Monday June 23rd, 2014   •   Posted by K. Lloyd Billingsley at 9:20am PDT   •  

IRS-Logo_200Abuse of Americans by the Internal Revenue Service is nothing new. As Gary Klott wrote in the New York Times in 1987, the federal agency was basing promotions on how much money its agents had seized. An IRS office in Los Angeles bore a sign reading “Seizure Fever – Catch it!” and those who seized the most were rewarded with leave time. This was contrary to IRS policy, but it carried on at a high rate.
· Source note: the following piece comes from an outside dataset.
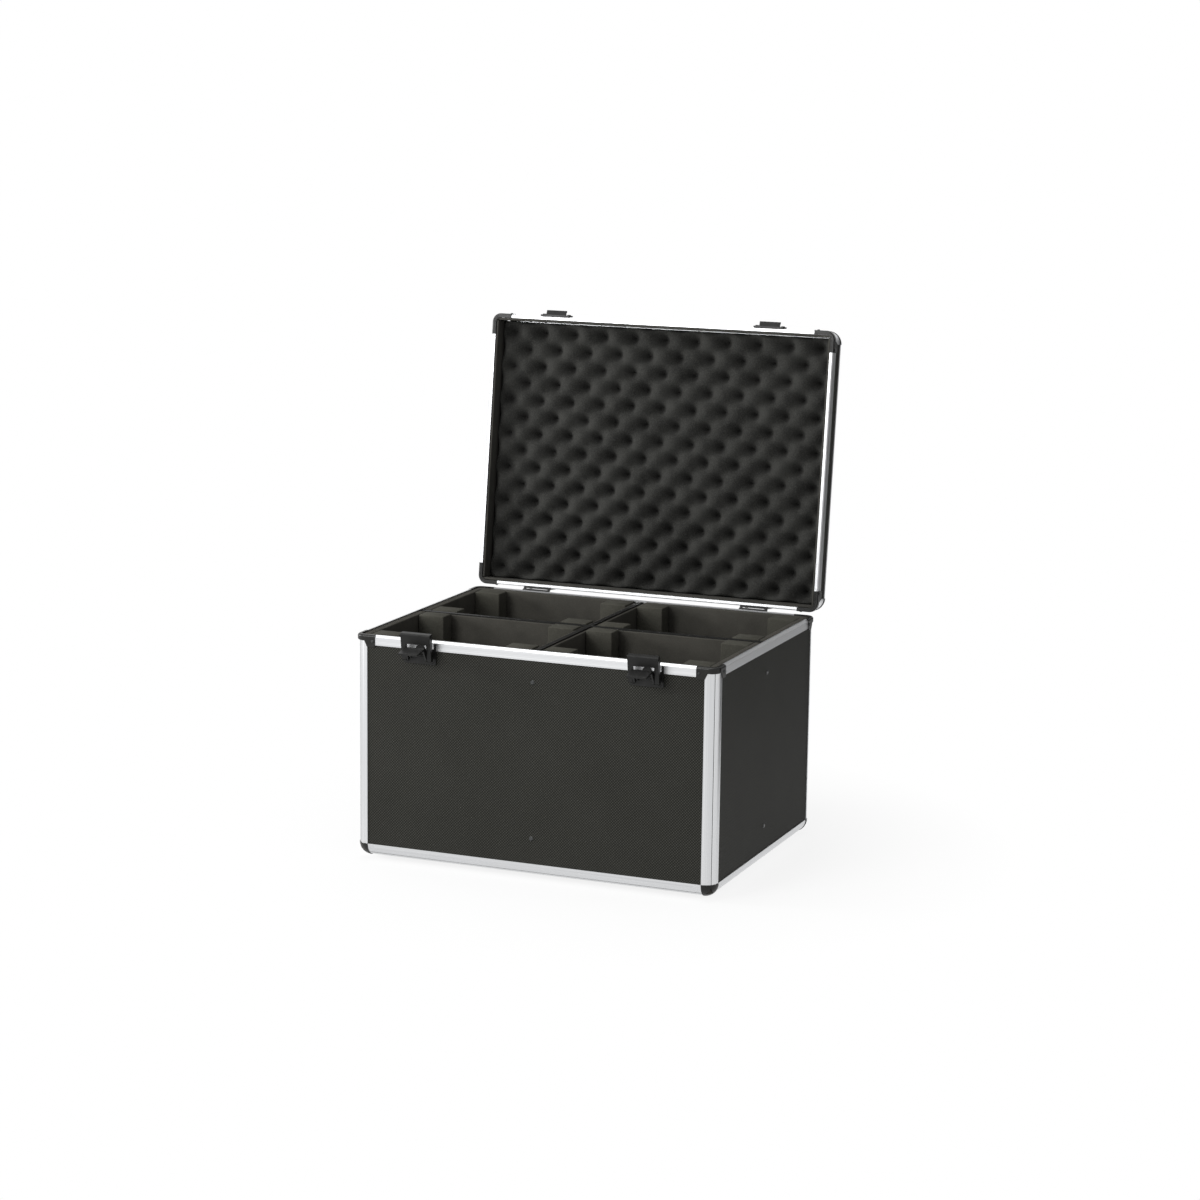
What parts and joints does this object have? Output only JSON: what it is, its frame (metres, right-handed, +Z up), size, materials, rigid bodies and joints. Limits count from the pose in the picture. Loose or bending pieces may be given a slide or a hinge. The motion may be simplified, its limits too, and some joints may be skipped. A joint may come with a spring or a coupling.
{
  "type": "flight_case",
  "caption": "Black laminate flight case with aluminium edges, plastic corners, draw latches, an egg-crate foam lid and a divided foam-lined base, shown open.",
  "frame": {"origin": "Centre of the open case's outline seen from above, on the floor under the feet.", "axes": "+X runs to the right along the latch side, -Y is the latch side, +Y the hinge side, +Z is up."},
  "size_m": [0.534, 0.5432, 0.7288],
  "materials": {
    "panel_laminate": "black textured laminate on board",
    "edge_aluminium": "satin anodised extrusion",
    "corner_plastic": "moulded black plastic",
    "plated_steel": "bright zinc-plated steel",
    "black_steel": "black painted steel",
    "soft_foam": "open-cell foam, matt",
    "liner_foam": "closed-cell liner foam, matt",
    "divider_laminate": "black faced board",
    "foot_rubber": "moulded rubber",
    "grip_plastic": "moulded black grip"
  },
  "bodies": {
    "base": {"base_ball_corners": "corner_plastic", "base_bottom_panel": "panel_laminate", "base_bottom_profiles": "edge_aluminium", "base_corner_screws": "plated_steel", "base_front_panel": "panel_laminate", "base_left_panel": "panel_laminate", "base_rear_panel": "panel_laminate", "base_right_panel": "panel_laminate", "base_rim_corners": "corner_plastic", "base_rim_profiles": "edge_aluminium", "base_upright_profiles": "edge_aluminium", "base_wall_liner": "liner_foam", "divider_cross": "divider_laminate", "divider_foam": "liner_foam", "divider_long": "divider_laminate", "divider_screws": "black_steel", "feet": "foot_rubber", "floor_pad": "liner_foam", "foam_blocks_front_left": "soft_foam", "foam_blocks_front_right": "soft_foam", "foam_blocks_rear_left": "soft_foam", "foam_blocks_rear_right": "soft_foam", "foot_screws": "black_steel", "hinge_base_leaves": "black_steel", "hinge_base_screws": "black_steel", "hinge_pins": "plated_steel", "latch_base_left": "black_steel", "latch_base_right": "black_steel", "latch_lever_pins": "plated_steel", "latch_screws": "black_steel"},
    "lid": {"egg_crate_foam": "soft_foam", "handle_brackets": "grip_plastic", "handle_pins": "plated_steel", "handle_screws": "plated_steel", "hinge_lid_leaves": "black_steel", "hinge_lid_screws": "black_steel", "lid_ball_corners": "corner_plastic", "lid_corner_screws": "plated_steel", "lid_edge_profiles": "edge_aluminium", "lid_front_panel": "panel_laminate", "lid_left_panel": "panel_laminate", "lid_liner": "liner_foam", "lid_rear_panel": "panel_laminate", "lid_right_panel": "panel_laminate", "lid_rim_corners": "corner_plastic", "lid_rim_profiles": "edge_aluminium", "lid_top_panel": "panel_laminate", "lid_upright_profiles": "edge_aluminium", "striker_screws": "black_steel", "strikers": "black_steel"},
    "latch_lever_left": {"latch_lever_left": "black_steel", "latch_hook_pins_left": "plated_steel"},
    "latch_lever_right": {"latch_lever_right": "black_steel", "latch_hook_pins_right": "plated_steel"},
    "latch_hook_left": {"latch_hook_left": "black_steel"},
    "latch_hook_right": {"latch_hook_right": "black_steel"},
    "handle": {"handle": "grip_plastic"}
  },
  "joints": [
    {"name": "lid_hinge", "type": "hinge", "parent": "base", "child": "lid", "pos_m": [0, 0.17345, 0.3194], "axis": [1, 0, 0], "range_deg": [0, 97]},
    {"name": "latch_lever_left", "type": "hinge", "parent": "base", "child": "latch_lever_left", "pos_m": [-0.166, -0.23965, 0.299], "axis": [1, 0, 0], "range_deg": [0, 100]},
    {"name": "latch_hook_left", "type": "hinge", "parent": "latch_lever_left", "child": "latch_hook_left", "pos_m": [-0.166, -0.24055, 0.2955], "axis": [1, 0, 0], "range_deg": [-10, 20]},
    {"name": "latch_lever_right", "type": "hinge", "parent": "base", "child": "latch_lever_right", "pos_m": [0.166, -0.23965, 0.299], "axis": [1, 0, 0], "range_deg": [0, 100]},
    {"name": "latch_hook_right", "type": "hinge", "parent": "latch_lever_right", "child": "latch_hook_right", "pos_m": [0.166, -0.24055, 0.2955], "axis": [1, 0, 0], "range_deg": [-10, 20]},
    {"name": "lid_handle", "type": "hinge", "parent": "lid", "child": "handle", "pos_m": [0, 0.25678, 0.5148], "axis": [1, 0, 0], "range_deg": [-7, 83]}
  ]
}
Senator David Pryor held hearings on a “taxpayers bill of rights” and said that “the American taxpayer should not be required to pay the price for IRS mistakes and improper actions.” More than two decades later the mistakes and improper actions continue, on a wider scale.

As we have noted, in 2013 the IRS gave out between $13.3 billion and $15.6 billion in improper payments. The year before, the IRS sent out more than $3 billion in fraudulent tax refunds to people using stolen identities. Between October 1, 2010 and the end of 2012, the IRS handed out more than $2.8 million in bonuses to 2,800 employees, many under disciplinary action. Former IRS boss Steven Miller claimed the IRS had been guilty of “horrible customer service.” Sarah Hall Ingram, the IRS manager heading the division that provided the horrible service, was not punished but promoted to head the IRS division working with Obamacare, not the only case of mission creep with the agency.

Considerable evidence exists that the IRS has been targeting groups that advance the cause of lower taxes and smaller government. That kind of targeting is likely the “great work done in very trying circumstances,” that new IRS boss John Koskinen had in mind when he announced bonuses of $62.5 million. Now, as Dan Friedman noted in the New York Daily News, Koskinen is claiming that a 2011 computer crash “may have permanently erased emails from Lois Lerner, the former head of the IRS office accused of improperly holding up applications by conservative groups seeking tax exempt status.”

Koskinen recently told the House Ways and Means Committee, “I don’t think an apology is owed.” Six investigations have been unable to come up with the information they need, but Koskinen said a special prosecutor would be a “monumental waste of taxpayer funds.” Taxpayers should take this as a confession that the IRS is essentially unreformable.